▸ Your task: Reproduce all of the material word for word.

▸ Data for this task:

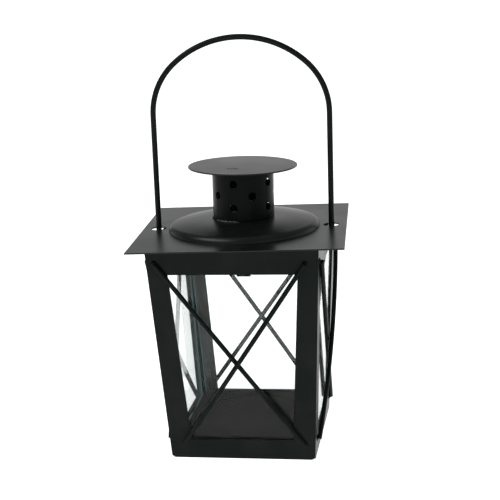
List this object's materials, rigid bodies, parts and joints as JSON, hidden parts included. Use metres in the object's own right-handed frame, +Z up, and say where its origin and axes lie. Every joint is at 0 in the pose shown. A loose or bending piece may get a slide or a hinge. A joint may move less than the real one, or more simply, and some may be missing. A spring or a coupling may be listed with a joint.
{
  "type": "candle lantern",
  "caption": "Small square tealight lantern of black sheet metal with glass sides, crossed wires, a perforated chimney with a flat cap, a lid that lifts up its wire handle.",
  "frame": {"origin": "middle of the lantern's foot, on the surface it stands on", "axes": "+Z up, -Y towards the front side, +X to the front side's right; the lid and handle are turned 3.5 degrees about +Z; the chimney leans 1.3 degrees and the handle 0.8 degrees towards +X"},
  "size_m": [0.1166, 0.1166, 0.2199],
  "materials": {
    "black_sheet": "semi-gloss black paint on thin steel sheet",
    "black_wire": "semi-gloss black paint on round steel wire",
    "black_clips": "satin black paint on bent steel strip",
    "clear_glass": "clear float glass with a faint green edge"
  },
  "bodies": {
    "body": {"base_plate": "black_sheet", "front_frame": "black_sheet", "front_glass": "clear_glass", "front_clips": "black_clips", "front_brace_lower": "black_wire", "front_brace_upper": "black_wire", "right_frame": "black_sheet", "right_glass": "clear_glass", "right_clips": "black_clips", "right_brace_lower": "black_wire", "right_brace_upper": "black_wire", "back_frame": "black_sheet", "back_glass": "clear_glass", "back_clips": "black_clips", "back_brace_lower": "black_wire", "back_brace_upper": "black_wire", "left_frame": "black_sheet", "left_glass": "clear_glass", "left_clips": "black_clips", "left_brace_lower": "black_wire", "left_brace_upper": "black_wire"},
    "lid": {"roof_plate": "black_sheet", "chimney_tube": "black_sheet", "chimney_cap": "black_sheet"},
    "handle": {"handle": "black_wire"}
  },
  "joints": [
    {"name": "lid_lift", "type": "slide", "parent": "body", "child": "lid", "axis": [0, 0, 1], "range_m": [0, 0.055]},
    {"name": "handle_tilt", "type": "hinge", "parent": "body", "child": "handle", "pos_m": [0, 0, 0.1117], "axis": [0.998, 0.061, -0.014], "range_deg": [-2.1, 2.1]}
  ]
}
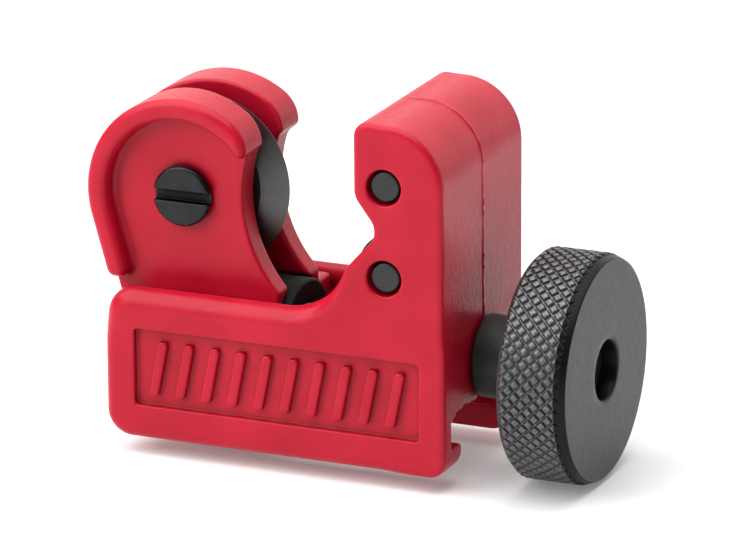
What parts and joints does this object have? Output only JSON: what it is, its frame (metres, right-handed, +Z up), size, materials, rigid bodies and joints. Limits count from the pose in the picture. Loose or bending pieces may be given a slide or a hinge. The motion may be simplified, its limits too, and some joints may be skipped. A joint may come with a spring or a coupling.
{
  "type": "pipe cutter",
  "caption": "Compact screw-feed pipe cutter: a U-shaped body with guide rollers, a sliding arm with a cutting wheel, and a knurled feed knob.",
  "frame": {"origin": "centre of the tool's bounding box across X and Y, at the height of its lowest point, the bottom of the knob's rim", "axes": "+X along the tool from the cutter arm to the knob, parallel to the feed screw; +Y across the tool, parallel to the roller pins and the wheel's axle; +Z up"},
  "size_m": [0.051, 0.0222, 0.0357],
  "materials": {
    "red_casting": "glossy red lacquer on a die casting",
    "black_steel": "black oxide",
    "roller_steel": "ground and blackened",
    "plain_steel": "plain steel"
  },
  "bodies": {
    "body": {"body_casting": "red_casting", "roller_pin_lower": "black_steel", "roller_pin_upper": "black_steel", "thrust_washer": "plain_steel"},
    "arm": {"arm_casting": "red_casting", "feed_nut": "black_steel", "axle_screw": "black_steel"},
    "wheel": {"cutting_wheel": "black_steel"},
    "lower_roller": {"roller_lower": "roller_steel"},
    "upper_roller": {"roller_upper": "roller_steel"},
    "feed": {"knob": "black_steel", "feed_screw": "black_steel", "collar": "black_steel", "retaining_ring": "plain_steel"}
  },
  "joints": [
    {"name": "knob_turn", "type": "hinge", "parent": "body", "child": "feed", "pos_m": [0.01857, 0, 0.01106], "axis": [1, 0, 0], "range_deg": [-3782, 1802]},
    {"name": "arm_slide", "type": "slide", "parent": "body", "child": "arm", "axis": [1, 0, 0], "range_m": [-0.005, 0.0105]},
    {"name": "wheel_spin", "type": "hinge", "parent": "arm", "child": "wheel", "pos_m": [-0.01578, 0, 0.02496], "axis": [0, 1, 0], "continuous": true},
    {"name": "lower_roller_spin", "type": "hinge", "parent": "body", "child": "lower_roller", "pos_m": [0.00697, 0, 0.02068], "axis": [0, 1, 0], "continuous": true},
    {"name": "upper_roller_spin", "type": "hinge", "parent": "body", "child": "upper_roller", "pos_m": [0.00697, 0, 0.02951], "axis": [0, 1, 0], "continuous": true}
  ],
  "couplings": [
    {"joint": "knob_turn", "follows": "arm_slide", "rad_per_m": -6283.2}
  ]
}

▸ Exercise solution:
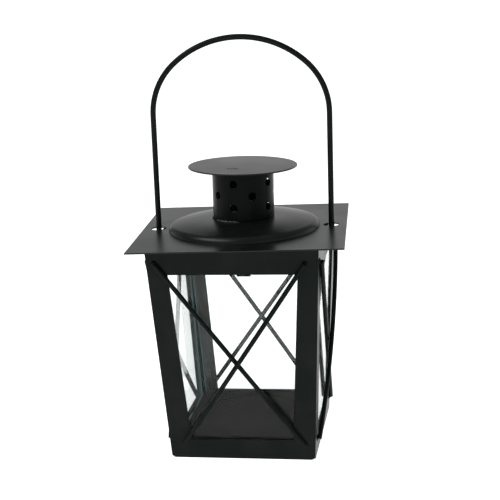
List this object's materials, rigid bodies, parts and joints as JSON, hidden parts included. Use metres in the object's own right-handed frame, +Z up, and say where its origin and axes lie. Every joint is at 0 in the pose shown. A loose or bending piece may get a slide or a hinge. A joint may move less than the real one, or more simply, and some may be missing. A spring or a coupling may be listed with a joint.
{
  "type": "candle lantern",
  "caption": "Small square tealight lantern of black sheet metal with glass sides, crossed wires, a perforated chimney with a flat cap, a lid that lifts up its wire handle.",
  "frame": {"origin": "middle of the lantern's foot, on the surface it stands on", "axes": "+Z up, -Y towards the front side, +X to the front side's right; the lid and handle are turned 3.5 degrees about +Z; the chimney leans 1.3 degrees and the handle 0.8 degrees towards +X"},
  "size_m": [0.1166, 0.1166, 0.2199],
  "materials": {
    "black_sheet": "semi-gloss black paint on thin steel sheet",
    "black_wire": "semi-gloss black paint on round steel wire",
    "black_clips": "satin black paint on bent steel strip",
    "clear_glass": "clear float glass with a faint green edge"
  },
  "bodies": {
    "body": {"base_plate": "black_sheet", "front_frame": "black_sheet", "front_glass": "clear_glass", "front_clips": "black_clips", "front_brace_lower": "black_wire", "front_brace_upper": "black_wire", "right_frame": "black_sheet", "right_glass": "clear_glass", "right_clips": "black_clips", "right_brace_lower": "black_wire", "right_brace_upper": "black_wire", "back_frame": "black_sheet", "back_glass": "clear_glass", "back_clips": "black_clips", "back_brace_lower": "black_wire", "back_brace_upper": "black_wire", "left_frame": "black_sheet", "left_glass": "clear_glass", "left_clips": "black_clips", "left_brace_lower": "black_wire", "left_brace_upper": "black_wire"},
    "lid": {"roof_plate": "black_sheet", "chimney_tube": "black_sheet", "chimney_cap": "black_sheet"},
    "handle": {"handle": "black_wire"}
  },
  "joints": [
    {"name": "lid_lift", "type": "slide", "parent": "body", "child": "lid", "axis": [0, 0, 1], "range_m": [0, 0.055]},
    {"name": "handle_tilt", "type": "hinge", "parent": "body", "child": "handle", "pos_m": [0, 0, 0.1117], "axis": [0.998, 0.061, -0.014], "range_deg": [-2.1, 2.1]}
  ]
}
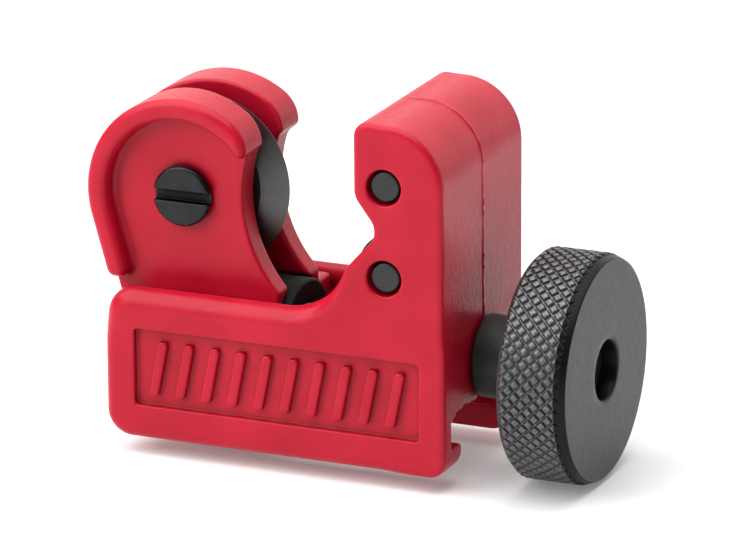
What parts and joints does this object have? Output only JSON: what it is, its frame (metres, right-handed, +Z up), size, materials, rigid bodies and joints. Limits count from the pose in the picture. Loose or bending pieces may be given a slide or a hinge. The motion may be simplified, its limits too, and some joints may be skipped. A joint may come with a spring or a coupling.
{
  "type": "pipe cutter",
  "caption": "Compact screw-feed pipe cutter: a U-shaped body with guide rollers, a sliding arm with a cutting wheel, and a knurled feed knob.",
  "frame": {"origin": "centre of the tool's bounding box across X and Y, at the height of its lowest point, the bottom of the knob's rim", "axes": "+X along the tool from the cutter arm to the knob, parallel to the feed screw; +Y across the tool, parallel to the roller pins and the wheel's axle; +Z up"},
  "size_m": [0.051, 0.0222, 0.0357],
  "materials": {
    "red_casting": "glossy red lacquer on a die casting",
    "black_steel": "black oxide",
    "roller_steel": "ground and blackened",
    "plain_steel": "plain steel"
  },
  "bodies": {
    "body": {"body_casting": "red_casting", "roller_pin_lower": "black_steel", "roller_pin_upper": "black_steel", "thrust_washer": "plain_steel"},
    "arm": {"arm_casting": "red_casting", "feed_nut": "black_steel", "axle_screw": "black_steel"},
    "wheel": {"cutting_wheel": "black_steel"},
    "lower_roller": {"roller_lower": "roller_steel"},
    "upper_roller": {"roller_upper": "roller_steel"},
    "feed": {"knob": "black_steel", "feed_screw": "black_steel", "collar": "black_steel", "retaining_ring": "plain_steel"}
  },
  "joints": [
    {"name": "knob_turn", "type": "hinge", "parent": "body", "child": "feed", "pos_m": [0.01857, 0, 0.01106], "axis": [1, 0, 0], "range_deg": [-3782, 1802]},
    {"name": "arm_slide", "type": "slide", "parent": "body", "child": "arm", "axis": [1, 0, 0], "range_m": [-0.005, 0.0105]},
    {"name": "wheel_spin", "type": "hinge", "parent": "arm", "child": "wheel", "pos_m": [-0.01578, 0, 0.02496], "axis": [0, 1, 0], "continuous": true},
    {"name": "lower_roller_spin", "type": "hinge", "parent": "body", "child": "lower_roller", "pos_m": [0.00697, 0, 0.02068], "axis": [0, 1, 0], "continuous": true},
    {"name": "upper_roller_spin", "type": "hinge", "parent": "body", "child": "upper_roller", "pos_m": [0.00697, 0, 0.02951], "axis": [0, 1, 0], "continuous": true}
  ],
  "couplings": [
    {"joint": "knob_turn", "follows": "arm_slide", "rad_per_m": -6283.2}
  ]
}